|Abstract #: 541-S|
|COMPARISON OF G-METHODS TO CONTROL TIME-VARYING CONFOUNDING IN A COHORT OF BONE MARROW TRANSPLANT PATIENTS.. Alexander Keil*, Jessie Edwards, Ashley Naimi, (University of North Carolina, Chapel Hill North Carolina United States)|
|Graft-versus-Host-Disease (GvHD) is a potentially serious side-effect of bone marrow transplant (BMT) among leukemia patients. However, GvHD can also occur as part of a robust immune recovery and positive prognostic indicator. Estimation of the effect of GvHD on mortality is complicated by time-varying confounding by platelet count and leukemia relapse.

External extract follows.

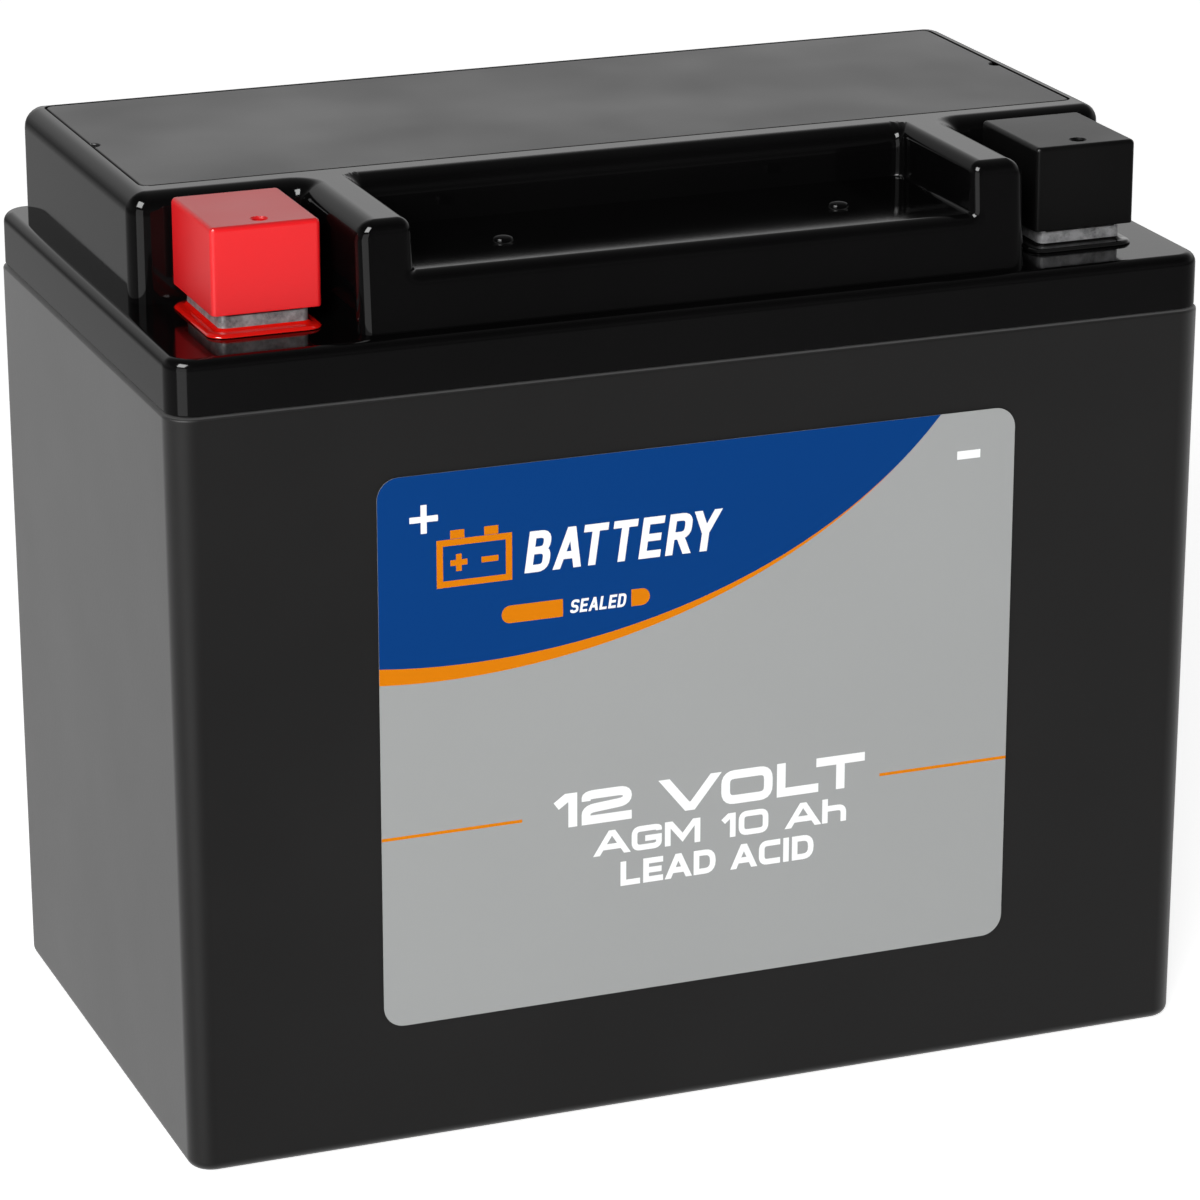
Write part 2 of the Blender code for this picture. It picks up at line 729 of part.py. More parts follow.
# ---------------------------------------------------------------- assembly

def main():
    for obj in list(bpy.data.objects):
        bpy.data.objects.remove(obj, do_unlink=True)

    shell_black = material("shell_black", (0.012, 0.012, 0.013), 0.38)
    cover_black = material("cover_black", (0.010, 0.010, 0.011), 0.22)
    plate_black = material("plate_black", (0.016, 0.016, 0.017), 0.42)
    valve_rubber = material("valve_rubber", (0.02, 0.02, 0.02), 0.8)
    porous_white = material("porous_white", (0.75, 0.74, 0.70), 0.9)
    lead = material("lead", (0.42, 0.43, 0.45), 0.42, 1.0)
    steel = material("zinc_steel", (0.62, 0.63, 0.65), 0.3, 1.0)
    cap_red = material("cap_red", (0.80, 0.02, 0.02), 0.35)
    cap_black = material("cap_black", (0.014, 0.014, 0.015), 0.35)
    seal_red = material("seal_red", (0.75, 0.03, 0.01), 0.25)
    seal_black = material("seal_black", (0.01, 0.01, 0.01), 0.2)
    ring_rubber = material("ring_rubber", (0.015, 0.015, 0.015), 0.7)
    label_grey = material("label_grey", (0.38, 0.39, 0.385), 0.5)
    plate_brown = material("plate_brown", (0.10, 0.045, 0.03), 0.8)
    plate_grey = material("plate_grey", (0.25, 0.26, 0.28), 0.7)
    glass_white = material("glass_white", (0.80, 0.80, 0.78), 0.95)

    make_container(shell_black)
    make_cover(cover_black)
    make_vent_plate(plate_black)
    for number, x in enumerate(VALVE_CENTRES, 1):
        make_valve(number, x, valve_rubber)
    for side, x in zip(("left", "right"), arrestor_places()):
        make_arrestor(side, x, porous_white)
    for pole, cap_mat, seal_mat in (("positive", cap_red, seal_red), ("negative", cap_black, seal_black)):
        make_terminal(pole, lead)
        make_nut(pole, steel)
        make_bolt(pole, steel)
        make_seal(pole, seal_mat)
        make_post_ring(pole, ring_rubber)
        make_post(pole, lead)
        make_cap(pole, cap_mat)
    make_label(label_grey)
    make_cells(plate_brown, plate_grey, glass_white, lead)


main()
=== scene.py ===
"""Looks of the motorcycle battery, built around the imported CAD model.

Metres, +Z up. The labelled front faces -Y, and +X runs towards the negative terminal.
"""
from math import cos, hypot, pi, sin

import bmesh
import bpy
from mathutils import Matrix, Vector
from mathutils.geometry import delaunay_2d_cdt


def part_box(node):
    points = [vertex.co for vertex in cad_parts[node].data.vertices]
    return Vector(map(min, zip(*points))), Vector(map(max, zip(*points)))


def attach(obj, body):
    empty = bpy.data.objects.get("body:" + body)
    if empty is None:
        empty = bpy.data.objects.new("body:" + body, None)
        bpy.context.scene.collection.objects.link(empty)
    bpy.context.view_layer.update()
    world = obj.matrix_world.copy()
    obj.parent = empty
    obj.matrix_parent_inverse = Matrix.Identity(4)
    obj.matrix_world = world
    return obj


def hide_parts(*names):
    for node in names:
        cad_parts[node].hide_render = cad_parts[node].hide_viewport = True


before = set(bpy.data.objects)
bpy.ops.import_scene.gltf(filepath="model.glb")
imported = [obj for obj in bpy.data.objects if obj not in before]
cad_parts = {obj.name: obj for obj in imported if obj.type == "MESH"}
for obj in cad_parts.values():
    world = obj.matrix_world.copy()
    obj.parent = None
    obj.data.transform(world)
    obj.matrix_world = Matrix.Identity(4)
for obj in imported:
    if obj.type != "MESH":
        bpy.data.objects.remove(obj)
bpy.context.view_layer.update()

MM = 0.001


# ---- places read from the frame

def limits(node):
    low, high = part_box(node)
    return low.x, high.x, low.y, high.y, low.z, high.z


def centre(node):
    x0, x1, y0, y1, z0, z1 = limits(node)
    return (x0 + x1) / 2, (y0 + y1) / 2, (z0 + z1) / 2


CASE_X0, CASE_X1, CASE_Y0, CASE_Y1, CASE_Z0, CASE_Z1 = limits("container")
COVER_X0, COVER_X1, COVER_Y0, COVER_Y1, COVER_Z0, COVER_Z1 = limits("cover")
PLATE_X0, PLATE_X1, PLATE_Y0, PLATE_Y1, PLATE_Z0, PLATE_Z1 = limits("vent_cover_plate")
LABEL_X0, LABEL_X1, _, _, LABEL_Z0, LABEL_Z1 = limits("label")

GAP = 0.3 * MM                    # kept between pieces that touch in the real battery

# Container
WALL = 2.5 * MM
PARTITION = 1.6 * MM
CELLS = 6
CELL_LENGTH = (CASE_X1 - CASE_X0 - 2 * WALL - (CELLS - 1) * PARTITION) / CELLS
CELL_CENTRES = [(i - (CELLS - 1) / 2) * (CELL_LENGTH + PARTITION) for i in range(CELLS)]
CASE_CORNER = 4.0 * MM
DRAFT = 0.45 * MM
FOOT_ROUND = 1.5 * MM
RIM_ROUND = 0.35 * MM
CELL_CORNER = 0.8 * MM
WELD_HOLE = 2.5 * MM

# Cover
LEDGE = 115.0 * MM
STEP_FLOOR = 122.8 * MM
DECK = 2.5 * MM
SKIRT_CORNER = 3.8 * MM
SKIRT_ROUND = 1.5 * MM
SKIRT_ROUND_BACK = 0.9 * MM
SKIRT_BOTTOM_ROUND = 0.25 * MM
PLATEAU_X0 = -71.3 * MM
PLATEAU_X1 = 72.6 * MM
PLATEAU_Y0 = -15.0 * MM
PLATEAU_Y1 = 41.6 * MM
PLATEAU_CORNER = 2.9 * MM
PLATEAU_LEFT_ROUND = 2.9 * MM
PLATEAU_RIGHT_ROUND = 2.2 * MM
PLATEAU_BACK_ROUND = 1.6 * MM
PLATEAU_FRONT_ROUND = 3.0 * MM
LEAST_RADIUS = 0.05 * MM
BLOCK_X0 = -47.6 * MM
BLOCK_X1 = 49.0 * MM
BLOCK_Y0 = -40.2 * MM
BLOCK_LEAN = 0.08                 # how far the block's front leans back for each metre of height
BLOCK_CORNER = 2.5 * MM
ARM_ROUND = 1.8 * MM
ARM_OUTER_ROUND = 3.1 * MM
STEP_X0 = -39.8 * MM
STEP_X1 = 40.9 * MM
INNER_CORNER = 1.5 * MM
STEP_FILLET = 0.5 * MM              # along the foot of the step's side walls
STEP_CORNER = 1.6 * MM              # where the side walls meet the back wall
CHAMBER_RIM = 1.3 * MM
CHAMBER_FLOOR = 118.6 * MM
PLATE_THICKNESS = 2.0 * MM
PLATE_CLEARANCE = 0.33 * MM
PLATE_CORNER = 1.2 * MM
NECK_RADIUS = 4.6 * MM
NECK_BORE = 3.1 * MM
NECK_TOP = 123.8 * MM
STUB_HOLE = 5.3 * MM

# What stands in the cover
POLES = ("positive", "negative")
ARRESTORS = ("flame_arrestor_left", "flame_arrestor_right")
VALVE_PLACES = [centre(f"vent_valve_{number}")[:2] for number in range(1, CELLS + 1)]
ARRESTOR_PLACES = [centre(node)[:2] for node in ARRESTORS]
ARRESTOR_BOTTOM = limits(ARRESTORS[0])[4]
TERMINAL_PLACES = {pole: centre(f"{pole}_terminal")[:2] for pole in POLES}
ARRESTOR_RADIUS = 3.0 * MM
GATE_MARKS = ((-23.8 * MM, -26.8 * MM), (25.5 * MM, -26.6 * MM))
GATE_RADIUS = 4.3 * MM
GATE_DEPTH = 0.16 * MM
NUB_RADIUS = 1.5 * MM
NUB_HEIGHT = 0.6 * MM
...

G-methods can appropriately address time-varying confounding and should be used to estimate the GvHD-mortality relation. The choice between g-methods should be driven by causal knowledge. But in the absence of such knowledge choice of methods is unclear. We compare three g-methods to estimate the effect of GvHD on mortality in a cohort of 137 leukemia patients followed from BMT to death or administrative censoring at 5 years: a marginal structural Cox proportional hazards model, a structural nested failure time model, and parametric g-computation. Using these methods we estimated the hazard ratio, median mortality-time ratio, and cumulative incidence ratio for the effect of GvHD on mortality, and compare the results across each method. We also use Monte Carlo simulations to compare methods when the true exposure-response relationship is known. During follow up, 73 (53%) of the patients developed GvHD, 42 (31%) experienced relapse, and 120 (88%) experienced a return to normal platelet levels. Hazard ratios (HR) marginal structural models (HR=1.18), structural nested failure time models (HR=1.20), and the parametric g-formula (HR=1.80) indicated that GvHD is associated with a slight increase in mortality, which was lower than a standard Cox model that inappropriately adjusted for time-varying confounders (HR=2.36). Time ratios and cumulative incidence ratios followed similar patterns. Simulations suggest |
that, when the correct causal model is known and fits assumptions from all three methods, that parametric g-computation yields the lowest mean squared error of the three models. These results suggest that parametric g-computation should be used when the causal model is known, and we will compare methods under model misspecification.